- _WHAT IS REQUIRED_: Search the records for the word "where" and pick out every line that has it.

Rows from a dataset
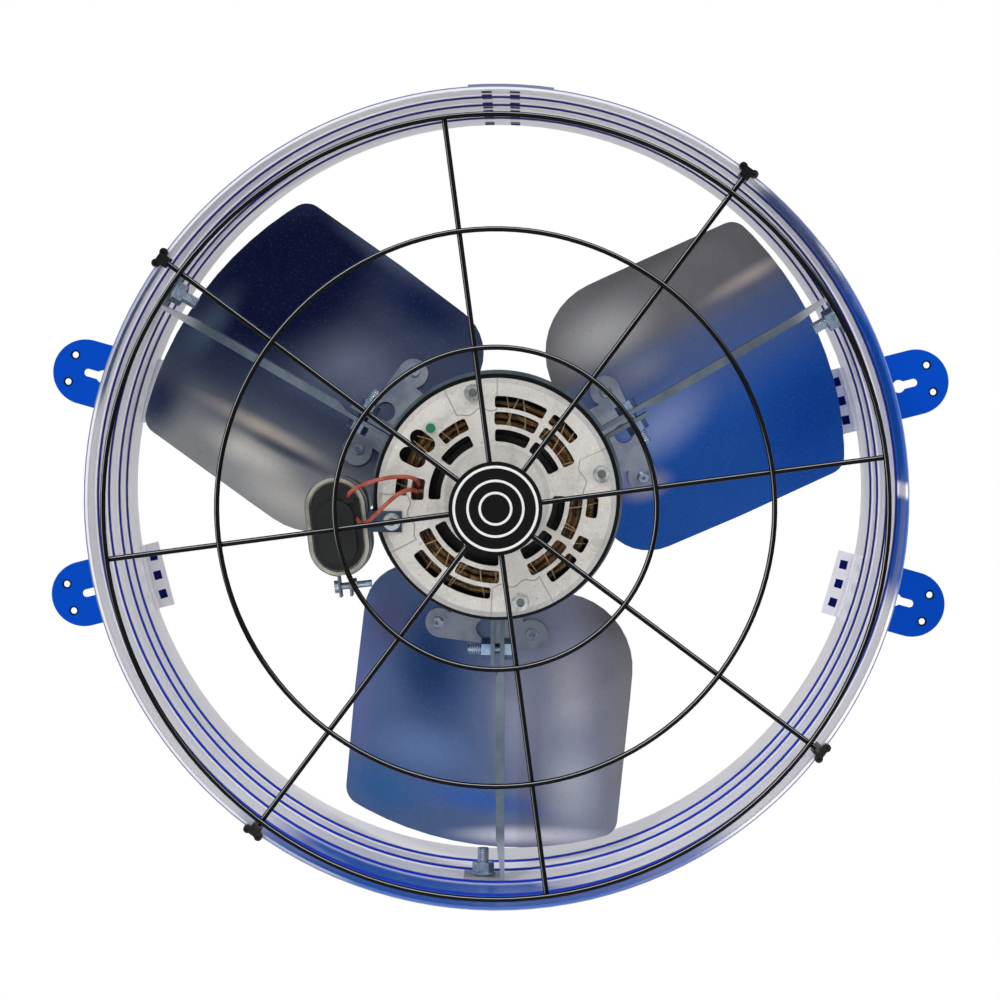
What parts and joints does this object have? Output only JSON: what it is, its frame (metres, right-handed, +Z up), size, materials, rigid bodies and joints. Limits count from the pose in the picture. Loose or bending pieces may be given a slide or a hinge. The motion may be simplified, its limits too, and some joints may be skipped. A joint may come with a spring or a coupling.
{
  "type": "gable attic fan",
  "caption": "Gable attic fan: round ribbed shroud on keyhole ears, wire guard, and a strap-mounted capacitor motor turning a riveted fan.",
  "frame": {"origin": "centre of the four keyholes, on the back faces of the mounting ears, on the fan's axis", "axes": "+Y out of the back, along the fan's axis and the air's way out; the guard and motor face -Y; +X along the longest side; +Z up"},
  "size_m": [0.5626, 0.2177, 0.464],
  "materials": {
    "galvanised": "semi-gloss galvanised sheet",
    "blue_paint": "gloss blue paint",
    "black_wire": "gloss black coating",
    "black_spring": "black phosphate spring steel",
    "zinc_strap": "dull zinc",
    "zinc_bolt": "bright zinc",
    "black_shell": "satin black paint",
    "cast_aluminium": "as cast",
    "core_steel": "dark laminations",
    "winding_copper": "varnished copper bundle",
    "bearing_steel": "ground",
    "green_screw": "green ground screw",
    "capacitor_metal": "matt can",
    "black_rubber": "soft matt",
    "lead_insulation": "red insulation",
    "blade_metal": "mill finish",
    "spider_steel": "zinc plated",
    "rivet_metal": "bright"
  },
  "bodies": {
    "frame": {"shroud": "galvanised", "ear_upper_right": "blue_paint", "ear_upper_left": "blue_paint", "ear_lower_left": "blue_paint", "ear_lower_right": "blue_paint", "guard_ring_outer": "black_wire", "guard_ring_middle": "black_wire", "guard_ring_inner": "black_wire", "guard_spokes_long": "black_wire", "guard_spokes_short": "black_wire", "guard_badge_plate": "black_wire", "guard_clips": "black_spring", "arm_right": "zinc_strap", "arm_left": "zinc_strap", "arm_bottom": "zinc_strap", "foot_bolts": "zinc_bolt", "foot_nuts": "zinc_bolt", "clamp_bolts": "zinc_bolt", "clamp_nuts": "zinc_bolt", "motor_shell": "black_shell", "end_bell_front": "cast_aluminium", "end_bell_rear": "cast_aluminium", "stator_core": "core_steel", "winding_front": "winding_copper", "winding_rear": "winding_copper", "bearing_front": "bearing_steel", "bearing_rear": "bearing_steel", "through_bolts": "zinc_bolt", "through_nuts": "zinc_bolt", "ground_screw": "green_screw", "capacitor_can": "capacitor_metal", "capacitor_boot": "black_rubber", "capacitor_strap": "zinc_strap", "capacitor_bracket": "zinc_strap", "strap_screw": "zinc_bolt", "strap_nut": "zinc_bolt", "lead_upper": "lead_insulation", "lead_lower": "lead_insulation"},
    "rotor": {"motor_shaft": "bearing_steel", "rotor_core": "core_steel", "fan_hub": "bearing_steel", "hub_set_screw": "black_spring", "spider": "spider_steel", "blade_1": "blade_metal", "blade_2": "blade_metal", "blade_3": "blade_metal", "rivets": "rivet_metal"}
  },
  "joints": [
    {"name": "rotor_spin", "type": "hinge", "parent": "frame", "child": "rotor", "pos_m": [0, -0.06, 0], "axis": [0, 1, 0], "continuous": true}
  ]
}
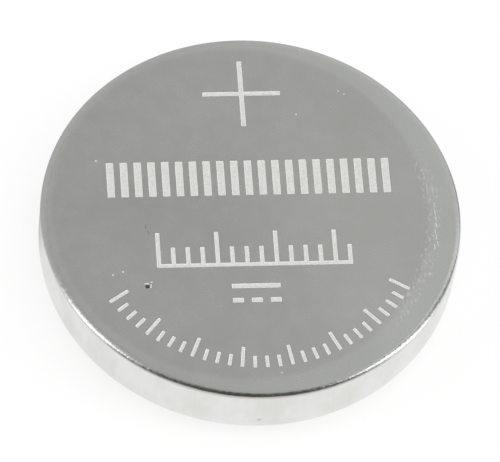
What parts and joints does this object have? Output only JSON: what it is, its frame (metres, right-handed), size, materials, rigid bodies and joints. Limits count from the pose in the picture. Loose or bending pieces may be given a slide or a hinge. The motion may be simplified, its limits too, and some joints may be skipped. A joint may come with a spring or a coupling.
{
  "type": "lithium coin cell",
  "caption": "Round lithium coin cell: a crimped steel can over a gasket and a stepped steel cap, with the electrode discs inside.",
  "frame": {"origin": "centre of the negative contact face, which the cell rests on", "axes": "+Z along the cell's axis, up through the positive contact face; the cell is round, so +X is set only by the marks on that face, whose base line lies along it"},
  "size_m": [0.0244, 0.0244, 0.005],
  "materials": {
    "can_steel": "fine satin nickel-plated stainless steel",
    "cap_steel": "satin stainless steel",
    "gasket_plastic": "moulded polypropylene",
    "lithium": "soft rolled lithium foil",
    "separator_fabric": "non-woven polypropylene",
    "cathode_mix": "pressed manganese dioxide and carbon",
    "grid_steel": "etched steel grid"
  },
  "bodies": {
    "root": {"can": "can_steel", "gasket": "gasket_plastic", "cap": "cap_steel", "lithium_disc": "lithium", "separator": "separator_fabric", "cathode_pellet": "cathode_mix", "collector_grid": "grid_steel"}
  },
  "joints": []
}
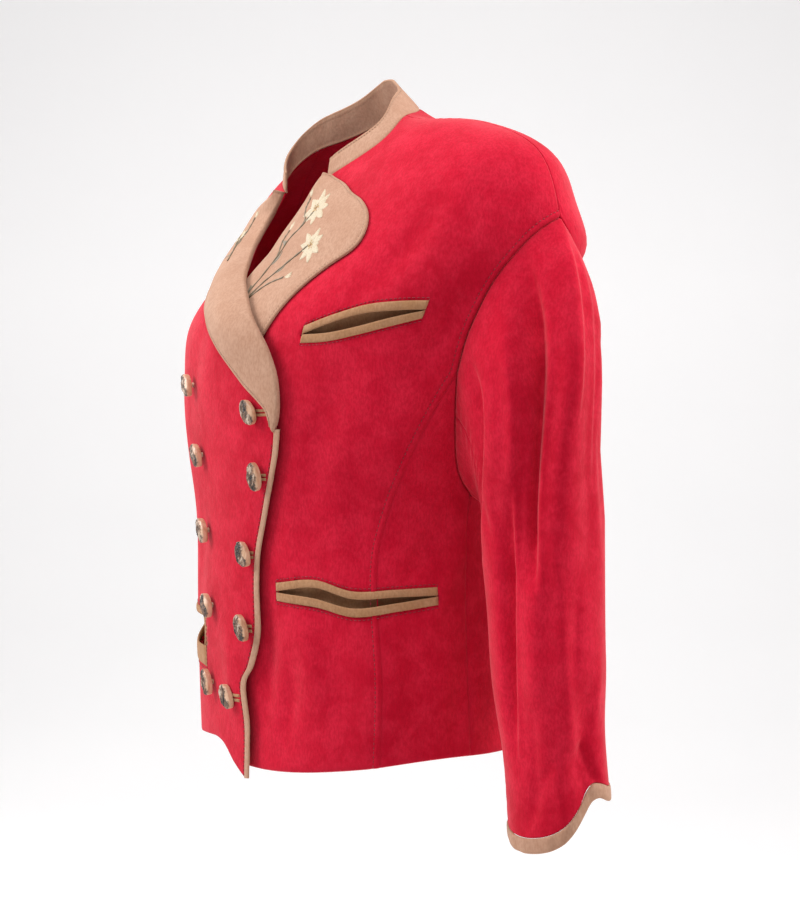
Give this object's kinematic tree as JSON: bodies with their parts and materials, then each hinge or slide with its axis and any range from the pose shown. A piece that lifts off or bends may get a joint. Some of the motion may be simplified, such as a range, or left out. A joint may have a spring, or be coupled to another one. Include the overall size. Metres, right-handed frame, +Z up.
{
  "type": "trachten blazer",
  "caption": "Women's double-breasted trachten blazer in red suede with tan suede stand collar, lapels, welt pockets and cuff bindings, and slant-cut horn buttons; empty and held by its neck.",
  "frame": {"origin": "centre of the neck opening at the height of the shoulder seams, where the jacket is held", "axes": "+Z up, front towards -Y, the wearer's left towards +X"},
  "size_m": [0.6678, 0.3395, 0.7184],
  "materials": {
    "red_suede": "matte suede nap",
    "tan_suede": "matte suede nap",
    "horn": "rough bark with a smooth cut rim, satin"
  },
  "bodies": {
    "root": {"back": "red_suede", "front_left": "red_suede", "side_front_left": "red_suede", "upper_sleeve_left": "red_suede", "under_sleeve_left": "red_suede", "front_right": "red_suede", "side_front_right": "red_suede", "upper_sleeve_right": "red_suede", "under_sleeve_right": "red_suede", "collar": "tan_suede", "front_binding_right": "tan_suede", "lapel_left": "tan_suede", "cuff_binding_left": "tan_suede", "lapel_right": "tan_suede", "cuff_binding_right": "tan_suede", "chest_pocket_left_upper_strip": "tan_suede", "chest_pocket_left_lower_strip": "tan_suede", "chest_pocket_left_facing": "tan_suede", "hip_pocket_left_upper_strip": "tan_suede", "hip_pocket_left_lower_strip": "tan_suede", "hip_pocket_left_facing": "tan_suede", "hip_pocket_right_upper_strip": "tan_suede", "hip_pocket_right_lower_strip": "tan_suede", "hip_pocket_right_facing": "tan_suede", "button_1_inner": "horn", "button_1_outer": "horn", "button_2_inner": "horn", "button_2_outer": "horn", "button_3_inner": "horn", "button_3_outer": "horn", "button_4_inner": "horn", "button_4_outer": "horn", "button_5_inner": "horn", "button_5_outer": "horn"}
  },
  "joints": []
}
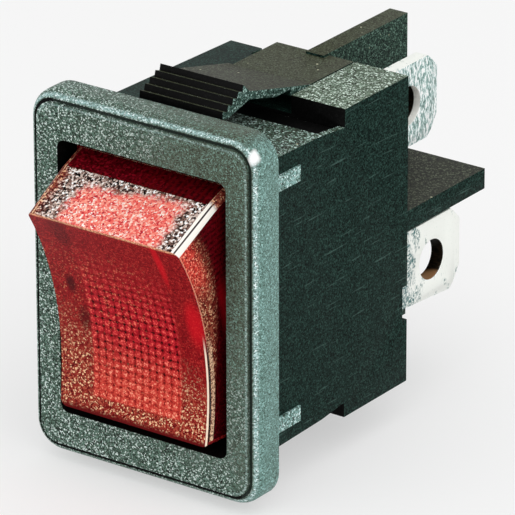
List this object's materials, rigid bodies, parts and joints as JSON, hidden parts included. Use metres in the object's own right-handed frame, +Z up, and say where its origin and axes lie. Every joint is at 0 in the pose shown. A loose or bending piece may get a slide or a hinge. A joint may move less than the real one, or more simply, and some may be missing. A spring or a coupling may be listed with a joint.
{
  "type": "panel rocker switch",
  "caption": "Snap-in panel rocker switch with a lit red rocker in a black frame, inner see-saw contact and tab terminals with walls between them.",
  "frame": {"origin": "centre of the front frame's rear face, the plane that seats on the panel", "axes": "+X to the right seen from the front, +Y back through the panel towards the terminals, +Z up"},
  "size_m": [0.015, 0.0267, 0.0222],
  "materials": {
    "black_nylon": "fine spark-eroded texture",
    "red_lens": "translucent red, textured face",
    "pale_filter": "translucent, waffle pattern",
    "white_nylon": "moulded, satin",
    "lamp_glass": "clear",
    "nickel": "drawn wire",
    "resistor_body": "lacquered",
    "tinned_wire": "tinned",
    "spring_steel": "drawn wire",
    "bronze_strip": "rolled strip",
    "silver": "satin",
    "tinned_brass": "stamped and tin plated"
  },
  "bodies": {
    "frame": {"housing": "black_nylon", "fixed_contact": "silver", "load_terminal": "tinned_brass", "common_terminal": "tinned_brass", "lamp_terminal": "tinned_brass", "supply_spring": "spring_steel", "return_spring": "spring_steel"},
    "rocker_unit": {"rocker": "red_lens", "diffuser": "pale_filter", "lamp_holder": "white_nylon", "lamp_bulb": "lamp_glass", "lamp_electrodes": "nickel", "resistor": "resistor_body", "supply_lead": "tinned_wire", "bridge_lead": "tinned_wire", "return_lead": "tinned_wire", "plunger_spring": "spring_steel"},
    "plunger_unit": {"plunger": "white_nylon"},
    "seesaw_unit": {"seesaw": "bronze_strip", "moving_contact": "silver"}
  },
  "joints": [
    {"name": "rocker_tilt", "type": "hinge", "parent": "frame", "child": "rocker_unit", "pos_m": [0, 0.00041, 0], "axis": [1, 0, 0], "range_deg": [-24.8, 0], "deforming": ["supply_spring", "return_spring"]},
    {"name": "seesaw_tilt", "type": "hinge", "parent": "frame", "child": "seesaw_unit", "pos_m": [0.0032, 0.00774, 0], "axis": [1, 0, 0], "range_deg": [0, 12]},
    {"name": "plunger_slide", "type": "slide", "parent": "rocker_unit", "child": "plunger_unit", "axis": [0, -0.9767, -0.2147], "range_m": [0, 0.0004], "stiffness_N_per_m": 800, "deforming": ["plunger_spring"]}
  ],
  "couplings": [
    {"joint": "seesaw_tilt", "follows": "rocker_tilt", "ratio": -0.48387}
  ]
}
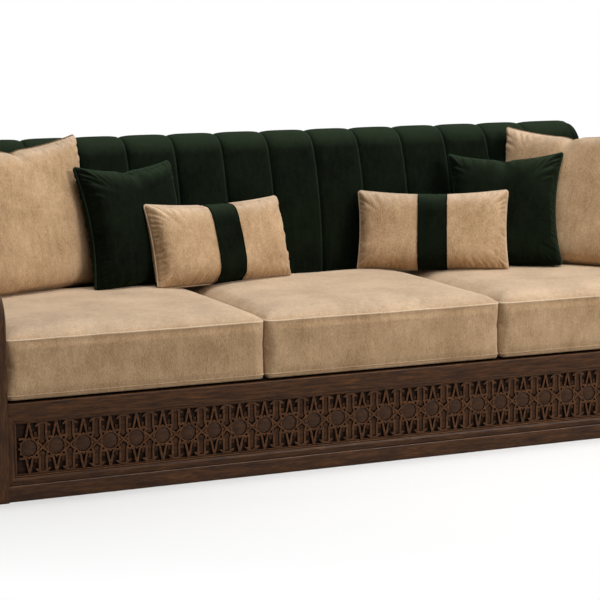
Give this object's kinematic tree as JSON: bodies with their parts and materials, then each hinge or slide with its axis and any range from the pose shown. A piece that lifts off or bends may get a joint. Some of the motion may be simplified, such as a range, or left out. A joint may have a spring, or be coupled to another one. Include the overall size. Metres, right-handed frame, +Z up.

- _PROBLEM SOLUTION_:
  "frame": {"origin": "centre of the neck opening at the height of the shoulder seams, where the jacket is held", "axes": "+Z up, front towards -Y, the wearer's left towards +X"},
List this object's materials, rigid bodies, parts and joints as JSON, hidden parts included. Use metres in the object's own right-handed frame, +Z up, and say where its origin and axes lie. Every joint is at 0 in the pose shown. A loose or bending piece may get a slide or a hinge. A joint may move less than the real one, or more simply, and some may be missing. A spring or a coupling may be listed with a joint.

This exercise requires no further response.